Look through the data below. Pick out the lines holding the string "scene".

========================

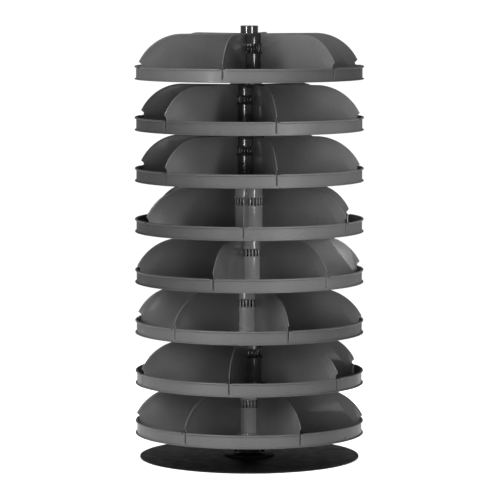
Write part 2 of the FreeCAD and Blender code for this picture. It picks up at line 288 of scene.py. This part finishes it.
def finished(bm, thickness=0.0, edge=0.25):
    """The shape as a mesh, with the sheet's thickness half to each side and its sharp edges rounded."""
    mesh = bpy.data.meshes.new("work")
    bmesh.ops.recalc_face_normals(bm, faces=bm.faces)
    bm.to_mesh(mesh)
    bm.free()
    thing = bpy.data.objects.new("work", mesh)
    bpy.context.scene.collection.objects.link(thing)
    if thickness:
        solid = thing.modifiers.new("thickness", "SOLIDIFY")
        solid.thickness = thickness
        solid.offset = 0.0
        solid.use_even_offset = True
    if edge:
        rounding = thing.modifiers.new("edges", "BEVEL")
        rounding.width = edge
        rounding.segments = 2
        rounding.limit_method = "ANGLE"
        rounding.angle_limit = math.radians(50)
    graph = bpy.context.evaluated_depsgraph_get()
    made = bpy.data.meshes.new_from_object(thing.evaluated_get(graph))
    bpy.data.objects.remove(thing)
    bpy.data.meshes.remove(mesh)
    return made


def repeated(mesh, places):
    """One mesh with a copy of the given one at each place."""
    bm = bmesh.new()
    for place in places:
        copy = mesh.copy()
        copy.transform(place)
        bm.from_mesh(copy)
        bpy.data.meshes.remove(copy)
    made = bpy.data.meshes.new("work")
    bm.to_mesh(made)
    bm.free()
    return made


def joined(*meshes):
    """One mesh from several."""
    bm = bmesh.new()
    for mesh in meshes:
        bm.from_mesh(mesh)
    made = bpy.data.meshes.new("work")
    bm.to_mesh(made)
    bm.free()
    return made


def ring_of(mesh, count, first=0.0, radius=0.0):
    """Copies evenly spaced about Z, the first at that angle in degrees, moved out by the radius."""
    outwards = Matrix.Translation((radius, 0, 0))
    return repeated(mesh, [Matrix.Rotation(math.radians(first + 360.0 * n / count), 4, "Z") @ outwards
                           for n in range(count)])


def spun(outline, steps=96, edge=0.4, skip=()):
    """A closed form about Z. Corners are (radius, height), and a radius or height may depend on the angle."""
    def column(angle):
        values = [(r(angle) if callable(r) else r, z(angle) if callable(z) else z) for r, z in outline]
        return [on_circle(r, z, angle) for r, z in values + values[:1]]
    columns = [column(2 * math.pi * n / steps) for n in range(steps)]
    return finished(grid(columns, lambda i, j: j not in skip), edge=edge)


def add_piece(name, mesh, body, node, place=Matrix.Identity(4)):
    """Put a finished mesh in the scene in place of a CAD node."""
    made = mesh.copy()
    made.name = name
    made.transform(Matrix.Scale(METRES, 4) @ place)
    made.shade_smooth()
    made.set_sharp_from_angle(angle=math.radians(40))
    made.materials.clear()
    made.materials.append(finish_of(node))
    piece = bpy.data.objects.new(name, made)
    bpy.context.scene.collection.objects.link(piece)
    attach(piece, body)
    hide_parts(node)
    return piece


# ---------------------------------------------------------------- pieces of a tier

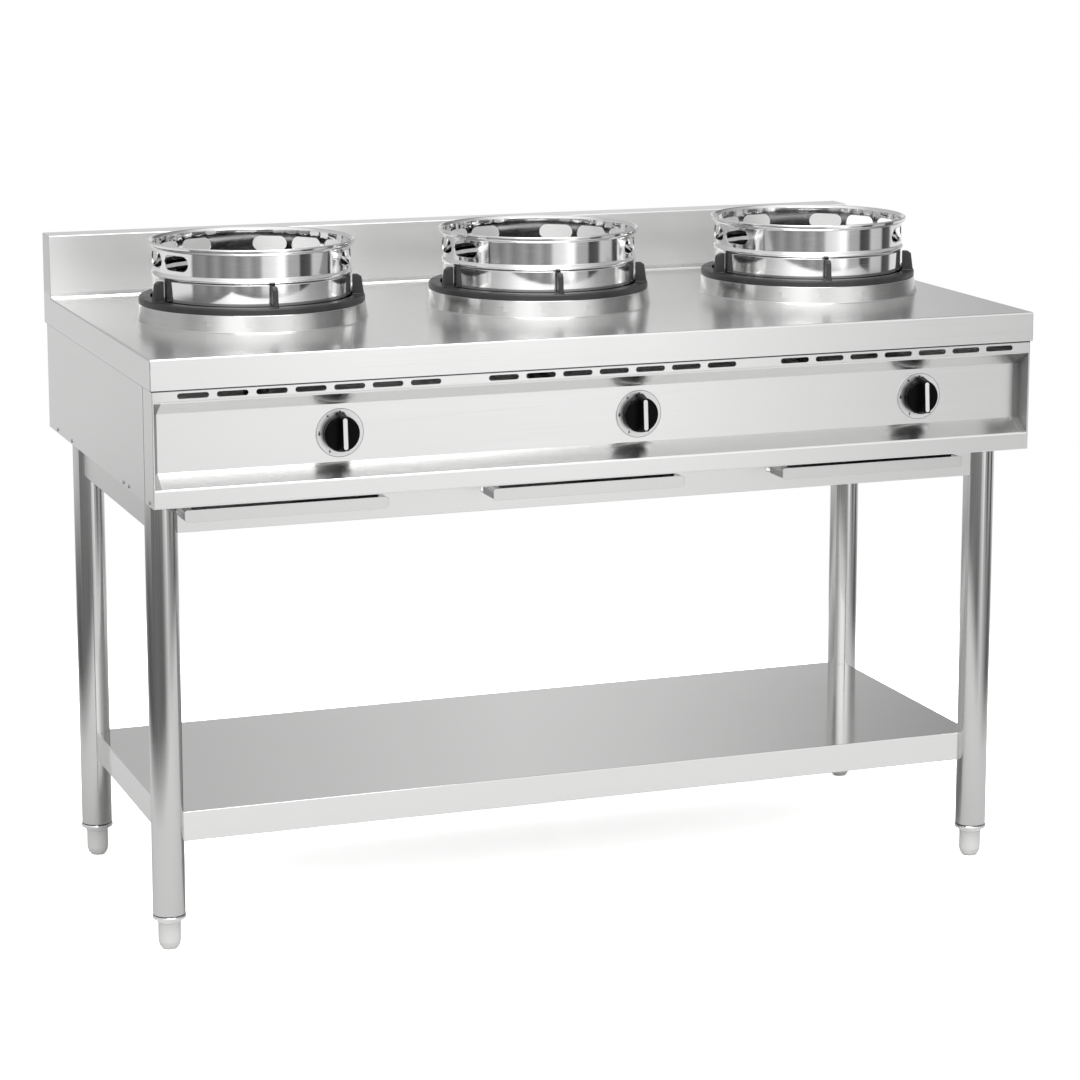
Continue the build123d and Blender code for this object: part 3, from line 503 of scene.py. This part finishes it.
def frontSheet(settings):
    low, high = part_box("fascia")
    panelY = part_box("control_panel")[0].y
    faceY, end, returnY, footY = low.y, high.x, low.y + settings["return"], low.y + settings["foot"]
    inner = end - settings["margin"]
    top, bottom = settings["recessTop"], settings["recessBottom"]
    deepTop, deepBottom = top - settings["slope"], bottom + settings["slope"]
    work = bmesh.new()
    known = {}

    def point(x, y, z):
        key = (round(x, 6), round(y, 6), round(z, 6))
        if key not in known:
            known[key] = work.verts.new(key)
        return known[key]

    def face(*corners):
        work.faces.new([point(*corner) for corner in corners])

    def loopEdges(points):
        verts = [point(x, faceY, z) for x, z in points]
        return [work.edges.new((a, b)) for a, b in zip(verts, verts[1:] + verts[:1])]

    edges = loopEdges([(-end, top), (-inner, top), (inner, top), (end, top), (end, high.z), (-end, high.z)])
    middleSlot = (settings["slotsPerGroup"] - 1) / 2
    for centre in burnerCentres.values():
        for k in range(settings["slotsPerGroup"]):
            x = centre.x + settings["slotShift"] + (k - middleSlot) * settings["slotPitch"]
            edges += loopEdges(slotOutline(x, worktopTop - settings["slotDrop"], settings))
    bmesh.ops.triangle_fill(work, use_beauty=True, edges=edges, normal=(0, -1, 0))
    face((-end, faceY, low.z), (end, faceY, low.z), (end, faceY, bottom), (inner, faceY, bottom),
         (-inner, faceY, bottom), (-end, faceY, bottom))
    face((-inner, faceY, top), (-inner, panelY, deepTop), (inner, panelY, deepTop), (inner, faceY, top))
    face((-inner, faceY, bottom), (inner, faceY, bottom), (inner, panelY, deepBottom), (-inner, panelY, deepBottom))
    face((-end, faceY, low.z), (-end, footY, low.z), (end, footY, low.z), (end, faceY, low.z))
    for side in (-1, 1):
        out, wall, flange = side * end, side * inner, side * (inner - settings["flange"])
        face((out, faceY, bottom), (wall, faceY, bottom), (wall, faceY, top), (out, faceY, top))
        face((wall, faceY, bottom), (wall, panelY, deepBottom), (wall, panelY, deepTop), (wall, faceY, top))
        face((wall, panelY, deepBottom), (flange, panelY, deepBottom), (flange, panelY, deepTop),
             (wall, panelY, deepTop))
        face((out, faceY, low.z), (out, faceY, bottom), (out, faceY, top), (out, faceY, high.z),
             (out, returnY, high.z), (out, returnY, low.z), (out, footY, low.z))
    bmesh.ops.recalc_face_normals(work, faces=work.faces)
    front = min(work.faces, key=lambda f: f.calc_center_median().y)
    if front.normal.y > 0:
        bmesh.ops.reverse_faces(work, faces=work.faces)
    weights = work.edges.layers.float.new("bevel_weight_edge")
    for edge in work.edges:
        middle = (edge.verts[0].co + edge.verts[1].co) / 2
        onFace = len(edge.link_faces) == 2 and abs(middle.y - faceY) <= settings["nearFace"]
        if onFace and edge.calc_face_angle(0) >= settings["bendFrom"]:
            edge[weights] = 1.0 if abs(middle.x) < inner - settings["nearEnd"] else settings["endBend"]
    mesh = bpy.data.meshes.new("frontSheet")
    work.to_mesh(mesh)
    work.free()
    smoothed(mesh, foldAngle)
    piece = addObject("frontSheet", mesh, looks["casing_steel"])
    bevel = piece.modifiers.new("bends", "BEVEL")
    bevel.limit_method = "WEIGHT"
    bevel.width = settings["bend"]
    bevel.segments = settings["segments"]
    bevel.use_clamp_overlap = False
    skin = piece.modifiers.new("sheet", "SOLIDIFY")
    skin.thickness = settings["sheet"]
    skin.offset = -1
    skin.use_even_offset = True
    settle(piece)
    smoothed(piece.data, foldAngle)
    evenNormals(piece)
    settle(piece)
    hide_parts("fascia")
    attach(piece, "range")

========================

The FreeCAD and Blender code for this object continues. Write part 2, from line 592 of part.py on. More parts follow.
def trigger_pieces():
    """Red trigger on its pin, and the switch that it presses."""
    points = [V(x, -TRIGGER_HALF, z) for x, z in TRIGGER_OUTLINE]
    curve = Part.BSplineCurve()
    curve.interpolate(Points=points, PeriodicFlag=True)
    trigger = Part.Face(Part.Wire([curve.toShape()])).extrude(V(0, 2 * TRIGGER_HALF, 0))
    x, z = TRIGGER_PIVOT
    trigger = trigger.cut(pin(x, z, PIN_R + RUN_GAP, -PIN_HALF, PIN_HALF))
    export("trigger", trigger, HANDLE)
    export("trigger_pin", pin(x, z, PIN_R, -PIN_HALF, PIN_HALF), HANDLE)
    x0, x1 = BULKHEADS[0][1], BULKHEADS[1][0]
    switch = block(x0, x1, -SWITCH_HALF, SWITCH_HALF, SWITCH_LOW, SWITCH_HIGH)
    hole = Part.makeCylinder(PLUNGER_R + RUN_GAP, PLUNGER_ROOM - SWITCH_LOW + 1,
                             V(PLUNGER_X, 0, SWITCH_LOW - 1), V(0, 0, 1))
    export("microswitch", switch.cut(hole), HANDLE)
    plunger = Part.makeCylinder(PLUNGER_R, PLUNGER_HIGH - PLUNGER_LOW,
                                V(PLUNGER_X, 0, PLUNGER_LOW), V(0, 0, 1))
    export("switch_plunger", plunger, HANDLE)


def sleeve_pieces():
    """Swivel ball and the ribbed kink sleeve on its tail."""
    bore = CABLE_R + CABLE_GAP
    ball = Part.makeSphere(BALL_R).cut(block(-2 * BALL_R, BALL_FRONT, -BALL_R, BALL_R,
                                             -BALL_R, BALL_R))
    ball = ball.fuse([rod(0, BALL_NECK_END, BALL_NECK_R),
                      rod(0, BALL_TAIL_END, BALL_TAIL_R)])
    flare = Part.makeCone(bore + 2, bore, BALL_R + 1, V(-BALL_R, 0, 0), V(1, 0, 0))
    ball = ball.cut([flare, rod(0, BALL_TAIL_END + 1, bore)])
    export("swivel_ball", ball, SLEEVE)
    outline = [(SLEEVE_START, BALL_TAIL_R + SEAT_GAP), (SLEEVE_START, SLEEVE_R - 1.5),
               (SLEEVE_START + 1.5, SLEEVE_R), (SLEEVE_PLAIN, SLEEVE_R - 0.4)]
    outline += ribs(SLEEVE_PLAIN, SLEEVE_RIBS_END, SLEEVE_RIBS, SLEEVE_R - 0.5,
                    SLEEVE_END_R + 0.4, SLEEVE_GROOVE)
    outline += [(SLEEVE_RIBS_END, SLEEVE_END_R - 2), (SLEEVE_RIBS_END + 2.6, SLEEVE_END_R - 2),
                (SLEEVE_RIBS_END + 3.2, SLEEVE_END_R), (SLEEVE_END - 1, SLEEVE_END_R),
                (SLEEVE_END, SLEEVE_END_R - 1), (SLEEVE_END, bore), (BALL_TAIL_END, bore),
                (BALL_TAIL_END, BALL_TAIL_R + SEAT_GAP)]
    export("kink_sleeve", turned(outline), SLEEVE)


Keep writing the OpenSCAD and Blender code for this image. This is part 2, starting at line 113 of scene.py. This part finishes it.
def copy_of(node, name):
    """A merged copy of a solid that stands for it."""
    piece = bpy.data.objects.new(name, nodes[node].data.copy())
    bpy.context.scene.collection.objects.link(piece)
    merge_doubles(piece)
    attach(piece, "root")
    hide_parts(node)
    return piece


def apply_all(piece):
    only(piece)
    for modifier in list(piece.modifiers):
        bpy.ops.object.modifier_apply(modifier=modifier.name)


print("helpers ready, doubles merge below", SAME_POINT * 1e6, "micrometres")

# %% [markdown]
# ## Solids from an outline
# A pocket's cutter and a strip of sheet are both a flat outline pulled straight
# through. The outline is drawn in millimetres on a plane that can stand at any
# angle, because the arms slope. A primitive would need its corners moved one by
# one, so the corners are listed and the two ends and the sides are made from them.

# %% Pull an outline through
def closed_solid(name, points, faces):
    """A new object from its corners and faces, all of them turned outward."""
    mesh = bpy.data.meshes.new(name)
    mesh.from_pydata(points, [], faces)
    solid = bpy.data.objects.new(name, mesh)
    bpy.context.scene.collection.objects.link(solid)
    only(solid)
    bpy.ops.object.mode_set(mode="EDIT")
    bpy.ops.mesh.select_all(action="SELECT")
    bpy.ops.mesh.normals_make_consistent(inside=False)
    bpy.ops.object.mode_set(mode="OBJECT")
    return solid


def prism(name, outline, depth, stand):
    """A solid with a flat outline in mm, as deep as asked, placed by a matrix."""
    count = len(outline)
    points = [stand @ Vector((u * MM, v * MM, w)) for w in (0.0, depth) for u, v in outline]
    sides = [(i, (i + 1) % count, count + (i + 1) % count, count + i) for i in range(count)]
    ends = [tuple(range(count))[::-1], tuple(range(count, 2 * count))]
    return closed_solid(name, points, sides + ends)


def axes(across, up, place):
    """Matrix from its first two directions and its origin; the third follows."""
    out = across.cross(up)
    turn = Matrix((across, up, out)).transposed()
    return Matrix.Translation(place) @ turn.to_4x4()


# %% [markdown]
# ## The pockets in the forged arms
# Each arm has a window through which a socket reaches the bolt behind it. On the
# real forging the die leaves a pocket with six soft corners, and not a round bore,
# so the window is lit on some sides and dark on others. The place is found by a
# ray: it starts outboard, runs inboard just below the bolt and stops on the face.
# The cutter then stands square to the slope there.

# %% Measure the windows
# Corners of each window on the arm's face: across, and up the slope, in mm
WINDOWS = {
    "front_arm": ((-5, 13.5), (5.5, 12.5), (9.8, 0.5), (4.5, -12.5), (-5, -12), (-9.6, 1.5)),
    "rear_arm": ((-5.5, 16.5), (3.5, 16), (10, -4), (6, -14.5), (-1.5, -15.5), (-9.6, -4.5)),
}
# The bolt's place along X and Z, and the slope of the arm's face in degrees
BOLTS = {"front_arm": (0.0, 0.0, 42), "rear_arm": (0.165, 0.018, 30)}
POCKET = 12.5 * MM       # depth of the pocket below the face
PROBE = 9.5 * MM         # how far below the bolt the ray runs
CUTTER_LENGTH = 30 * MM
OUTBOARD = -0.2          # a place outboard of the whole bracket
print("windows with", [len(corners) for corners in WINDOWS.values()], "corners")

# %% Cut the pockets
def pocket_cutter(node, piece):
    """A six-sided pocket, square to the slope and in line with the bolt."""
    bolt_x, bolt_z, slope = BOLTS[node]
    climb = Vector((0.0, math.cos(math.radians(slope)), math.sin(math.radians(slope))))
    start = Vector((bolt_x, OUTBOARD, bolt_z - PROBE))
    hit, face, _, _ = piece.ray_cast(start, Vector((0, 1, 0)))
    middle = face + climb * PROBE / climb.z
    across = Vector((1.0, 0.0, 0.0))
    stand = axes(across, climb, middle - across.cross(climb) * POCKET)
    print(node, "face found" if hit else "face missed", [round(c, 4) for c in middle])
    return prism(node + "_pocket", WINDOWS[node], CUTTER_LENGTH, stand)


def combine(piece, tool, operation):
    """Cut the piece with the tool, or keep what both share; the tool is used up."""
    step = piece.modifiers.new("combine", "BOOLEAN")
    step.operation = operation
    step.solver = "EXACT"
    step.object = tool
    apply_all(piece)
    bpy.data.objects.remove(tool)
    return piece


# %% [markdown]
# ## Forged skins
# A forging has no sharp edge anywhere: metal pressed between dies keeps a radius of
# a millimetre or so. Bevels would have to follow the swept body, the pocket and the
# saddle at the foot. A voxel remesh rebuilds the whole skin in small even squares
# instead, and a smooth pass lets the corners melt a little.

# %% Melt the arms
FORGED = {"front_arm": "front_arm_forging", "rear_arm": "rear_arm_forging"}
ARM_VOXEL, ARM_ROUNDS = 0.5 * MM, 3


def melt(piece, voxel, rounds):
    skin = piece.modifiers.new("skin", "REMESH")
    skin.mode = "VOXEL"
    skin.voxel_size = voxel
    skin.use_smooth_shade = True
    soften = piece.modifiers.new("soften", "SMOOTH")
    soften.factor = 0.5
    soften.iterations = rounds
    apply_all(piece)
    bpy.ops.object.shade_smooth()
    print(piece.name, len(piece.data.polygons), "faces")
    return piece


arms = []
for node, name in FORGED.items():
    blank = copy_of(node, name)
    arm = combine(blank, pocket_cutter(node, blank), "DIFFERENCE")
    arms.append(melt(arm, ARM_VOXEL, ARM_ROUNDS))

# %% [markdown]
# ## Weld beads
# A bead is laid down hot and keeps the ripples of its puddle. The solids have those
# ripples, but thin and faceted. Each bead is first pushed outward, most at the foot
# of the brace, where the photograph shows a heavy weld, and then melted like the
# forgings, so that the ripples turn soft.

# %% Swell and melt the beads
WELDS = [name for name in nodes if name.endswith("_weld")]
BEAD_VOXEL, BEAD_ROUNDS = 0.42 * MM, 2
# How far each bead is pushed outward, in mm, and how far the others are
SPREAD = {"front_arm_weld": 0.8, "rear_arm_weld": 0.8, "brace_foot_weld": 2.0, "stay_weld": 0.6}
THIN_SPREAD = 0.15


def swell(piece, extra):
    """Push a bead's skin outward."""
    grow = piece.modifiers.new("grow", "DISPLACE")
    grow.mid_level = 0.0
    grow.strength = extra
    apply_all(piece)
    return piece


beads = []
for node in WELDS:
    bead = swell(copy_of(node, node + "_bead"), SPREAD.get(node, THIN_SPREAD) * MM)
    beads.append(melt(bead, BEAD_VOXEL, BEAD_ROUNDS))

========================

> _Solution to the exercise_
Write part 2 of the FreeCAD and Blender code for this picture. It picks up at line 288 of scene.py. This part finishes it.
    bpy.context.scene.collection.objects.link(thing)
    """Put a finished mesh in the scene in place of a CAD node."""
    bpy.context.scene.collection.objects.link(piece)
Continue the build123d and Blender code for this object: part 3, from line 503 of scene.py. This part finishes it.
Keep writing the OpenSCAD and Blender code for this image. This is part 2, starting at line 113 of scene.py. This part finishes it.
    bpy.context.scene.collection.objects.link(piece)
    bpy.context.scene.collection.objects.link(solid)